Sun, December 18, 2:30 to 4:00pm, Sheraton Boston Gardner 3rd Floor (AV)

Abstract

The poetry of Avot Yeshurun (Originally: Yehiel Perlmutter) has long been recognized for its unique multilingual Hebrew style. Born in Eastern Europe and immigrated to Palestine in 1925, Yeshurun wrote in Hebrew that at times overflowed with inserts and references from Arabic, Polish, and above all Yiddish.

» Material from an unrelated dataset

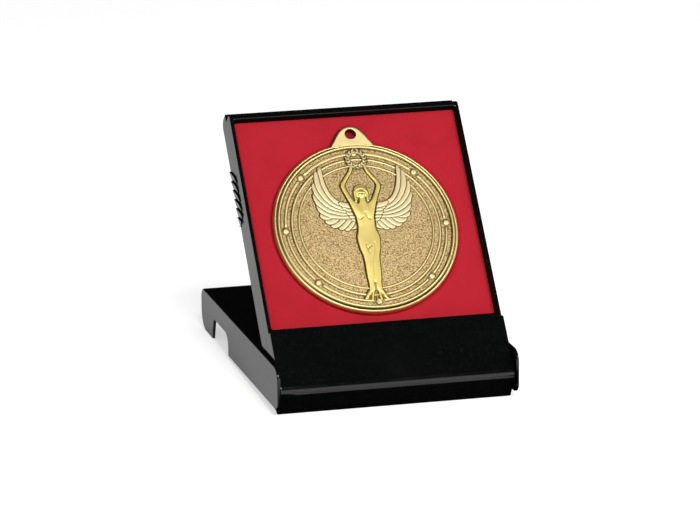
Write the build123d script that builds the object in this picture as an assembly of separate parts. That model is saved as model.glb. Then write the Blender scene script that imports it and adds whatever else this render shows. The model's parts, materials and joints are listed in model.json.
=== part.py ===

The role of Yiddish is perhaps most prominent in his 1964 book Shloshim amud shel Avot Yeshurun (Thirty Page of Avot Yeshurun), where the poet relies heavily on Yiddish family letters, using them as the foundation of the book, in a mode that Adriana Jacobs termed “prosthetic translation”. This paper will look at these rarely read letters, offering a close reading of the origins of the 1964 book. I will present first ever full and comprehensive translations of these letters, part of a book project that pairs the thirty poems of Shloshim amud with thirty family letters that correspond with, contribute to, the formation of these 1964 poems. In the translation of these letters from the Yiddish I look not only at traces of the Yiddish language in the Hebrew poems, but also at the complex correspondence Yeshurun is holding with his now deceased family members, and the ways in which the poet is belatedly answering these letters through poetry. This book, I argue, is a book about time, in the composition of which Yeshurun is contemplating and bridging a temporal gap, many temporal gaps: Between the time a letter is sent to the time it arrives, between the time it arrives and the time it is answered and, above all, between 1930’s Poland and 1960’s Israel, a belated consideration of loss. In a translation focused reading of this poetry, I call attention to the temporalties of translation as reveled in this unique book: how Yeshurun talks with and through his family across time, using their letters as raw lingual material to create an epistolary drama. In this I show how his use and translation of his family’s words promises that their letters will have readers, as along as his own poetry does.